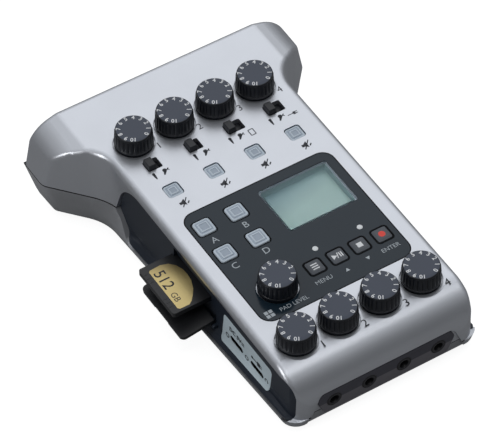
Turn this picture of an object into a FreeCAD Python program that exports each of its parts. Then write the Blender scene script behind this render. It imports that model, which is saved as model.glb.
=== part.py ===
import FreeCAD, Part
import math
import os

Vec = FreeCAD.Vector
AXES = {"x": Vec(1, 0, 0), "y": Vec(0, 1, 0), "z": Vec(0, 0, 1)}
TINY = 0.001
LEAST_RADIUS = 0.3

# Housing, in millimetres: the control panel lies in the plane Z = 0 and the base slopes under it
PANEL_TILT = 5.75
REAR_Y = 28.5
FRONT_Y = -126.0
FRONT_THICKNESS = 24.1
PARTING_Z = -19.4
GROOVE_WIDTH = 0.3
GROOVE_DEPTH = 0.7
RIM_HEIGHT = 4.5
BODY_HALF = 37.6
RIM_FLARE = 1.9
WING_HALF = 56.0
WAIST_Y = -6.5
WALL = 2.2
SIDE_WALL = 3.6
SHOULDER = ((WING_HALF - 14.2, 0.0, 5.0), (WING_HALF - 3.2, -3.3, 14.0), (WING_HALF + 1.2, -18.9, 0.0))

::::

WORK TO DO: Please repeat the listing exactly, with nothing left out.

FINAL RESULT:
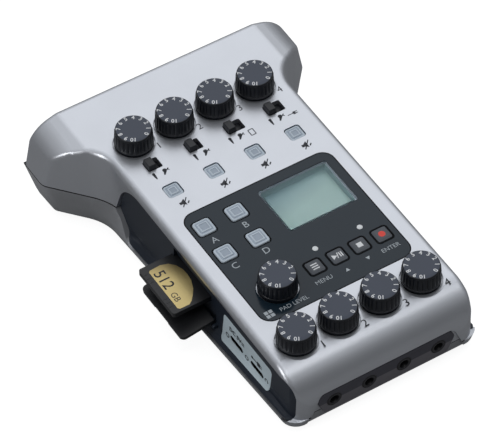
Turn this picture of an object into a FreeCAD Python program that exports each of its parts. Then write the Blender scene script behind this render. It imports that model, which is saved as model.glb.
=== part.py ===
import FreeCAD, Part
import math
import os

Vec = FreeCAD.Vector
AXES = {"x": Vec(1, 0, 0), "y": Vec(0, 1, 0), "z": Vec(0, 0, 1)}
TINY = 0.001
LEAST_RADIUS = 0.3

# Housing, in millimetres: the control panel lies in the plane Z = 0 and the base slopes under it
PANEL_TILT = 5.75
REAR_Y = 28.5
FRONT_Y = -126.0
FRONT_THICKNESS = 24.1
PARTING_Z = -19.4
GROOVE_WIDTH = 0.3
GROOVE_DEPTH = 0.7
RIM_HEIGHT = 4.5
BODY_HALF = 37.6
RIM_FLARE = 1.9
WING_HALF = 56.0
WAIST_Y = -6.5
WALL = 2.2
SIDE_WALL = 3.6
SHOULDER = ((WING_HALF - 14.2, 0.0, 5.0), (WING_HALF - 3.2, -3.3, 14.0), (WING_HALF + 1.2, -18.9, 0.0))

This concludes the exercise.